I liked the rebuttal from South Africa’s Minister of Science:

“It helps to invest in science because those countries that have done so have been able to get out of poverty much more quickly. Of course we should help those people who are in poverty but in the long term it is better to train people and inspire them to look after themselves.”

There are no right answers in this world. Only choices. But without dreams and inspiration there’s not much for us. The article goes on to quote the enthusiasm from one local principal:

“The children at the school are going to visit the telescope next month and I expect that it will inspire them for a long time to come”, says Pelican Park head teacher, Logi Kismagani. “Even if the kids come back to classrooms without furniture the seed of knowledge will have been sown in them.”

Hear, hear.

AfC

Wed, 02 Nov 2005

Diwali, the festival of noise

I’m in India for a few days. As you may be aware, it’s Diwali this week, which is supposed to be the festival of light. It’s been wonderful driving around at night seeing all the buildings lit up with lights.

However, for the last day and a half, I’ve been surprised at all the bang noises I’ve been hearing. At first I thought it was cars backfiring, but then my host mentioned that it was firecrackers.

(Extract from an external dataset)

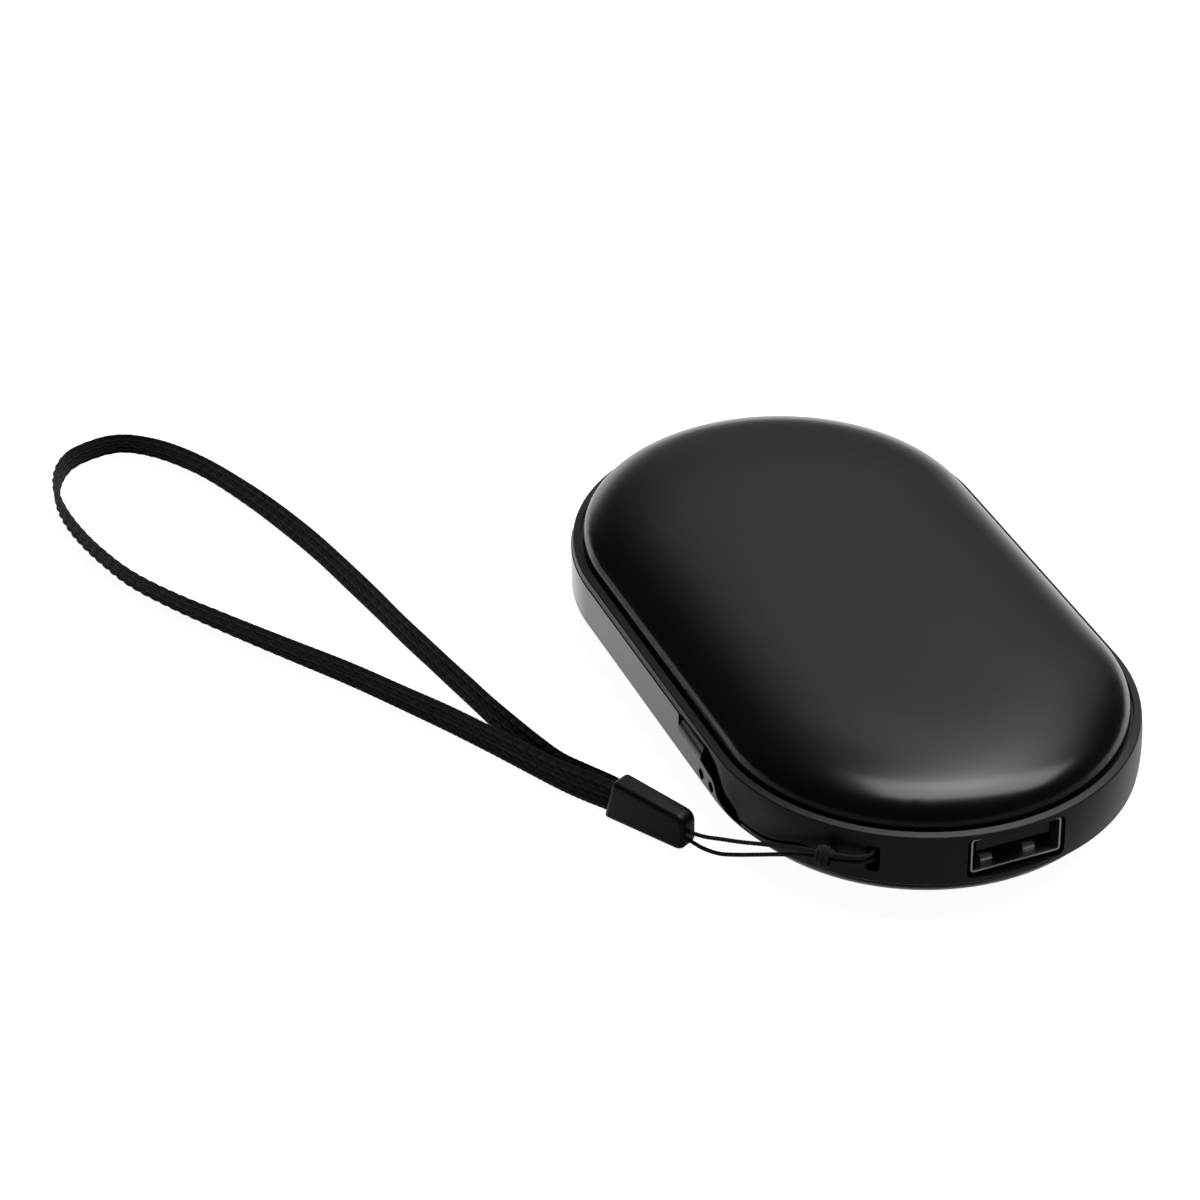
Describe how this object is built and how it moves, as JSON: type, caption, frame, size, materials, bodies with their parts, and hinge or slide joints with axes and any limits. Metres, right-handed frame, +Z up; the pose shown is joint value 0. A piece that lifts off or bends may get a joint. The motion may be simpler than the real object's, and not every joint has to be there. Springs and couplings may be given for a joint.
{
  "type": "rechargeable hand warmer",
  "caption": "Palm-sized rechargeable hand warmer with rounded metal shells, a USB-A power outlet, side button panel and a wrist strap on a toggle.",
  "frame": {"origin": "on the rest face under the middle of the body", "axes": "+Z up through the joint of the frames, +Y towards the end without a socket, -X the button side"},
  "size_m": [0.12, 0.1558, 0.0198],
  "materials": {
    "satin_black_metal": "satin black paint on drawn aluminium",
    "black_frame_plastic": "fine satin moulding",
    "gloss_black_panel": "polished",
    "gloss_black_button": "polished, crowned",
    "switch_plastic": "moulded",
    "white_plastic": "moulded",
    "smoked_guide": "smoked clear plastic",
    "lamp_white": "clear lens",
    "socket_steel": "nickel plated sheet",
    "socket_plastic": "moulded",
    "contact_gold": "gold plated",
    "board_green": "solder mask",
    "chip_black": "moulded",
    "inductor_grey": "pressed ferrite",
    "capacitor_tan": "ceramic with tinned ends",
    "cell_foil": "laminated foil pouch",
    "board_amber": "polyimide tape",
    "lead_red": "silicone insulation",
    "heater_film": "polyimide film",
    "lead_white": "silicone insulation",
    "bead_black": "epoxy bead",
    "grey_foam": "open-cell foam",
    "screw_steel": "zinc plated",
    "cord_black": "fine braided cord",
    "toggle_black": "moulded",
    "webbing_black": "herringbone webbing"
  },
  "bodies": {
    "root": {"top_shell": "satin_black_metal", "bottom_shell": "satin_black_metal", "upper_frame": "black_frame_plastic", "lower_frame": "black_frame_plastic", "side_panel": "gloss_black_panel", "button_switch": "switch_plastic", "light_guides": "smoked_guide", "status_leds": "lamp_white", "usb_a_shell": "socket_steel", "usb_a_tongue": "socket_plastic", "usb_a_contacts": "contact_gold", "charging_port_shell": "socket_steel", "charging_port_tongue": "socket_plastic", "circuit_board": "board_green", "controller_chips": "chip_black", "power_inductor": "inductor_grey", "capacitors": "capacitor_tan", "battery_cell": "cell_foil", "cell_protection_board": "board_amber", "battery_leads": "lead_red", "top_heater": "heater_film", "bottom_heater": "heater_film", "top_heater_leads": "lead_white", "bottom_heater_leads": "lead_white", "thermistor": "bead_black", "top_foam_pad": "grey_foam", "bottom_foam_pad": "grey_foam", "frame_screws": "screw_steel", "board_screws": "screw_steel", "lanyard_pin": "screw_steel", "lanyard_cord": "cord_black", "cord_hitch": "cord_black", "strap_toggle": "toggle_black", "wrist_strap": "webbing_black"},
    "button": {"power_button": "gloss_black_button"},
    "plunger": {"switch_plunger": "white_plastic"}
  },
  "joints": [
    {"name": "button_press", "type": "slide", "parent": "root", "child": "button", "axis": [1, 0, 0], "range_m": [0, 0.00035], "stiffness_N_per_m": 800},
    {"name": "plunger_press", "type": "slide", "parent": "root", "child": "plunger", "axis": [1, 0, 0], "range_m": [0, 0.00035]}
  ],
  "couplings": [
    {"joint": "plunger_press", "follows": "button_press", "ratio": 1}
  ]
}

Huh? These aren’t little snap snap snap noises. These are loud concussive thud noises. For most of the day, it sounded like someone was throwing a grenade every 40-50 seconds. That got annoying. Now that it’s evening, it sounds like gunfire mixed in with the grenades, artillery, and explosions. Been there done that. If I didn’t know better, I would have said I was in a war zone. Bloody hell.

What was wrong with the nice lights?